## START
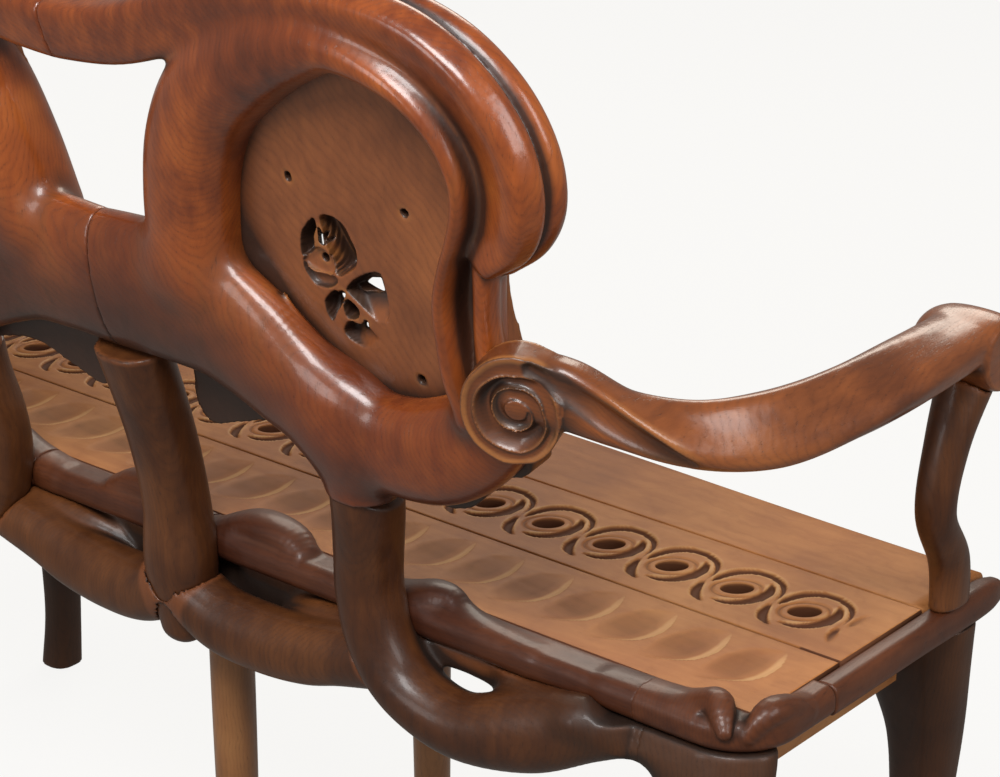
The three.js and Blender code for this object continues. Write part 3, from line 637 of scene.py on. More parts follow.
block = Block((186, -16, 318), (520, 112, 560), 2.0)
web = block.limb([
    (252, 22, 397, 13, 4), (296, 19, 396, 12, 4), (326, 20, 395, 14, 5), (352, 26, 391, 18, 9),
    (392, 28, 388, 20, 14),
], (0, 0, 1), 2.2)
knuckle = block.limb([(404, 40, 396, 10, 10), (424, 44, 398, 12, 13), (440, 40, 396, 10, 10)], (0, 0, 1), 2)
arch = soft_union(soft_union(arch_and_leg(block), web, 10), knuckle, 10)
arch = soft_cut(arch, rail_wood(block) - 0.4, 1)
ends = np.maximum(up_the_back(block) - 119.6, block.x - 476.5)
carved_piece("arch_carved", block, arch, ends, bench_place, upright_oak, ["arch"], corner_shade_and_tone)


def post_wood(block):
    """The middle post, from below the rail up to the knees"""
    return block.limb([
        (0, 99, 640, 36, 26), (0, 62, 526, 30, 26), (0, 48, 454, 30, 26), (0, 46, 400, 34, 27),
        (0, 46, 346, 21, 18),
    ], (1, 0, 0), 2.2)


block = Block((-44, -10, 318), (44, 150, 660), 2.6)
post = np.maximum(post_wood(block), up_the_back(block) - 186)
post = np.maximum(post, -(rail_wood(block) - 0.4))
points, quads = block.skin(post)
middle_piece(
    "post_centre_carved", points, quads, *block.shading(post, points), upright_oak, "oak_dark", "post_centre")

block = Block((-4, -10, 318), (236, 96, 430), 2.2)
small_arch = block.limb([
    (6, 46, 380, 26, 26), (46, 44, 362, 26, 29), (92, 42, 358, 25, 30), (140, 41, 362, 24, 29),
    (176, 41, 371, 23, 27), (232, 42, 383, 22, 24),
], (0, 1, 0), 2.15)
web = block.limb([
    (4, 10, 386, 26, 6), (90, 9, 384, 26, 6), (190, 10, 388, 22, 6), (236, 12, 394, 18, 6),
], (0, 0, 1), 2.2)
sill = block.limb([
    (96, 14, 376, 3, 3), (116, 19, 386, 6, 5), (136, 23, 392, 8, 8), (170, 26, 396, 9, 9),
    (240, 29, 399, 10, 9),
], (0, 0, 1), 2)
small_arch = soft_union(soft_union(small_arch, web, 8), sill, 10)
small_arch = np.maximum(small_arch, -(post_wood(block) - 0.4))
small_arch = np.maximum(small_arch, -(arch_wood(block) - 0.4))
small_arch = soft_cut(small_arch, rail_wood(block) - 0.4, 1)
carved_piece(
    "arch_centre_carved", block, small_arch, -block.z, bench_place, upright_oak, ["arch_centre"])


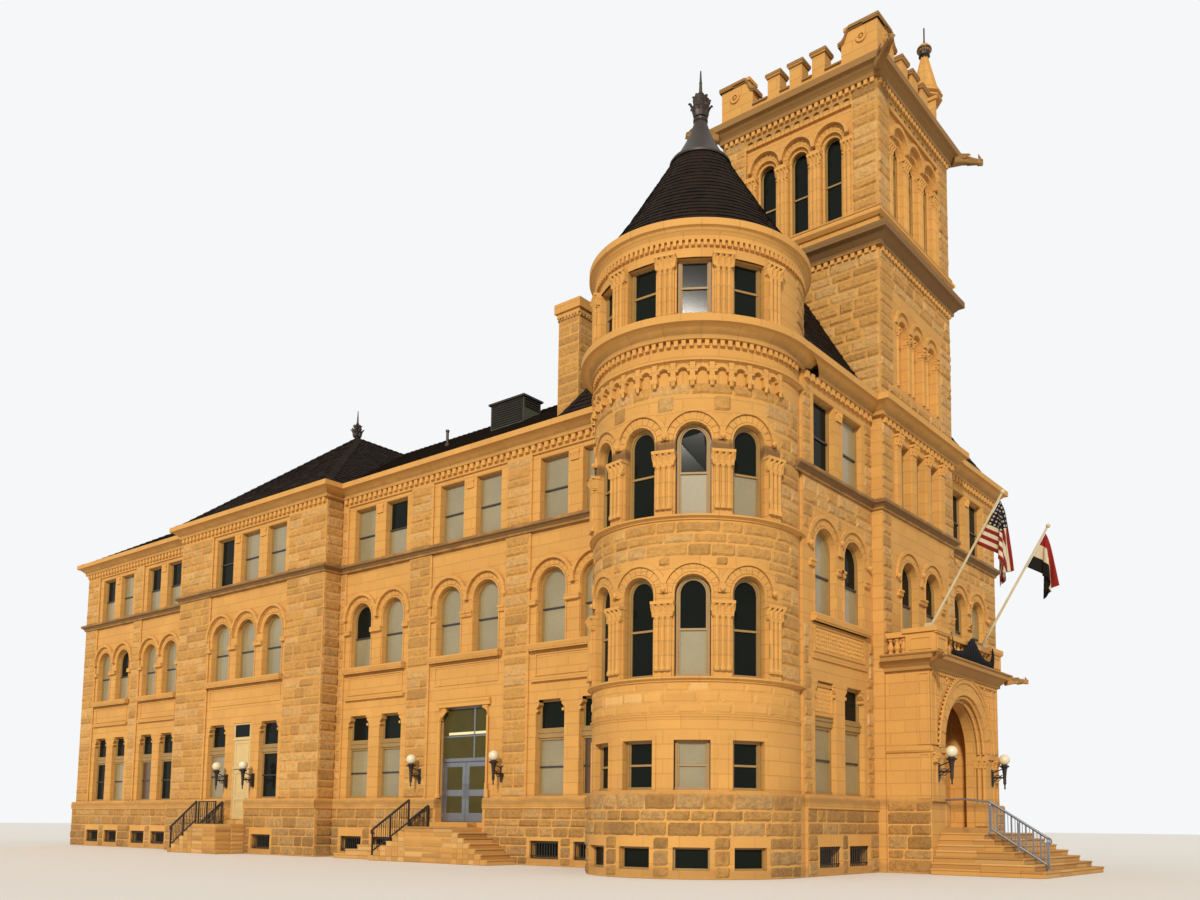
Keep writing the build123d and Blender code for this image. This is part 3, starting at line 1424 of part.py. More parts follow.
## END
### Given problem
Write the entries again, exactly as they stand.

### Finished task
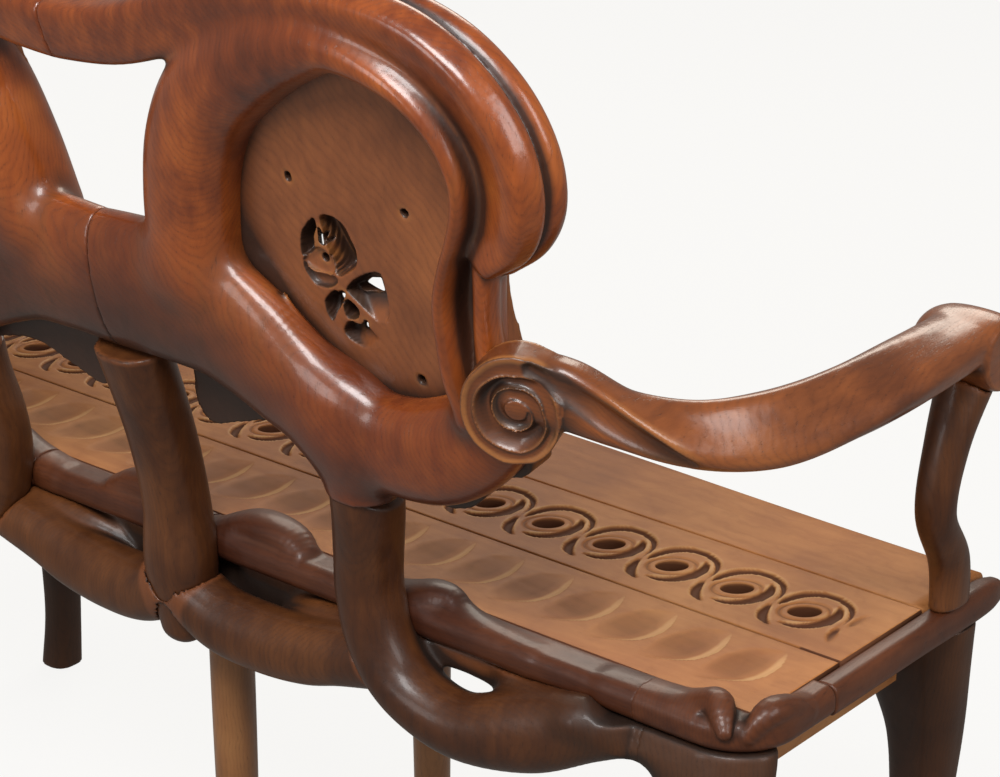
The three.js and Blender code for this object continues. Write part 3, from line 637 of scene.py on. More parts follow.
block = Block((186, -16, 318), (520, 112, 560), 2.0)
web = block.limb([
    (252, 22, 397, 13, 4), (296, 19, 396, 12, 4), (326, 20, 395, 14, 5), (352, 26, 391, 18, 9),
    (392, 28, 388, 20, 14),
], (0, 0, 1), 2.2)
knuckle = block.limb([(404, 40, 396, 10, 10), (424, 44, 398, 12, 13), (440, 40, 396, 10, 10)], (0, 0, 1), 2)
arch = soft_union(soft_union(arch_and_leg(block), web, 10), knuckle, 10)
arch = soft_cut(arch, rail_wood(block) - 0.4, 1)
ends = np.maximum(up_the_back(block) - 119.6, block.x - 476.5)
carved_piece("arch_carved", block, arch, ends, bench_place, upright_oak, ["arch"], corner_shade_and_tone)


def post_wood(block):
    """The middle post, from below the rail up to the knees"""
    return block.limb([
        (0, 99, 640, 36, 26), (0, 62, 526, 30, 26), (0, 48, 454, 30, 26), (0, 46, 400, 34, 27),
        (0, 46, 346, 21, 18),
    ], (1, 0, 0), 2.2)


block = Block((-44, -10, 318), (44, 150, 660), 2.6)
post = np.maximum(post_wood(block), up_the_back(block) - 186)
post = np.maximum(post, -(rail_wood(block) - 0.4))
points, quads = block.skin(post)
middle_piece(
    "post_centre_carved", points, quads, *block.shading(post, points), upright_oak, "oak_dark", "post_centre")

block = Block((-4, -10, 318), (236, 96, 430), 2.2)
small_arch = block.limb([
    (6, 46, 380, 26, 26), (46, 44, 362, 26, 29), (92, 42, 358, 25, 30), (140, 41, 362, 24, 29),
    (176, 41, 371, 23, 27), (232, 42, 383, 22, 24),
], (0, 1, 0), 2.15)
web = block.limb([
    (4, 10, 386, 26, 6), (90, 9, 384, 26, 6), (190, 10, 388, 22, 6), (236, 12, 394, 18, 6),
], (0, 0, 1), 2.2)
sill = block.limb([
    (96, 14, 376, 3, 3), (116, 19, 386, 6, 5), (136, 23, 392, 8, 8), (170, 26, 396, 9, 9),
    (240, 29, 399, 10, 9),
], (0, 0, 1), 2)
small_arch = soft_union(soft_union(small_arch, web, 8), sill, 10)
small_arch = np.maximum(small_arch, -(post_wood(block) - 0.4))
small_arch = np.maximum(small_arch, -(arch_wood(block) - 0.4))
small_arch = soft_cut(small_arch, rail_wood(block) - 0.4, 1)
carved_piece(
    "arch_centre_carved", block, small_arch, -block.z, bench_place, upright_oak, ["arch_centre"])


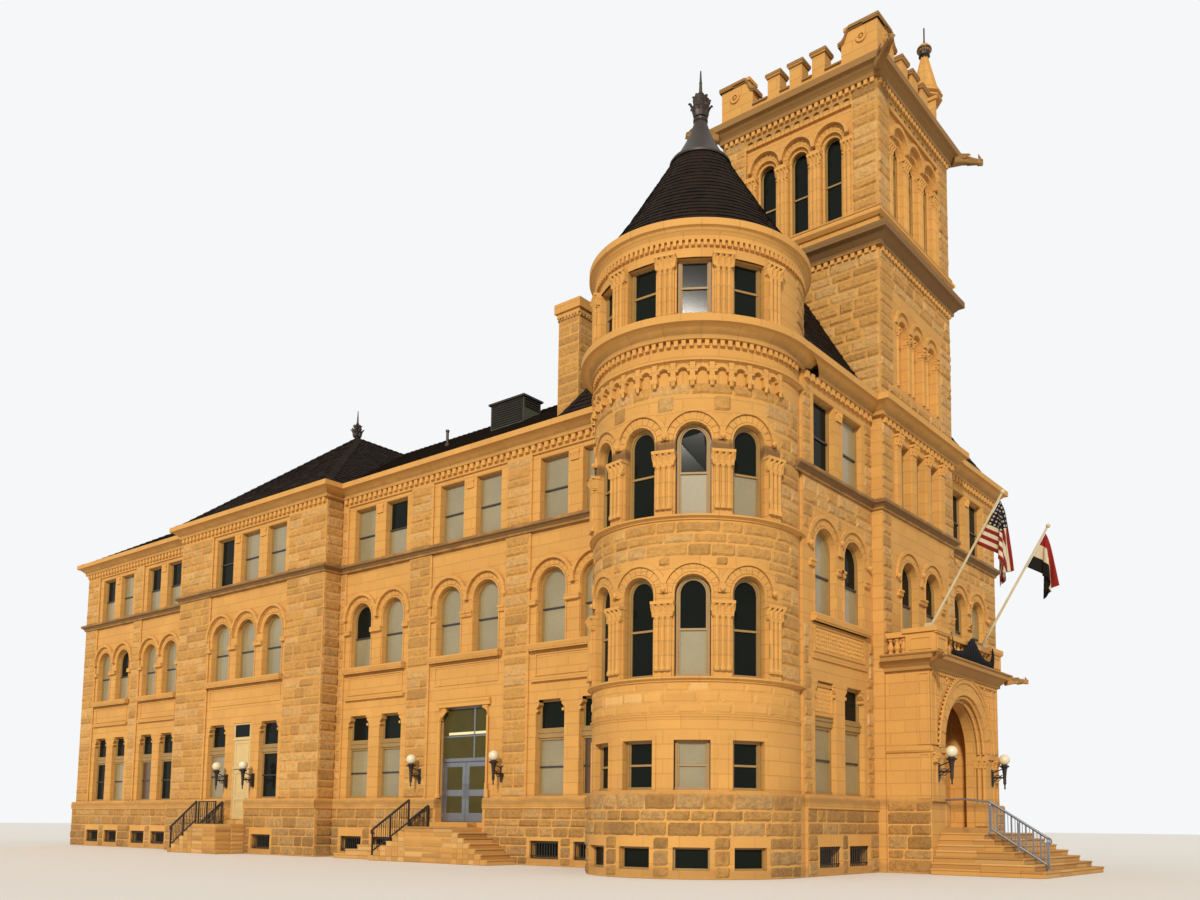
Keep writing the build123d and Blender code for this image. This is part 3, starting at line 1424 of part.py. More parts follow.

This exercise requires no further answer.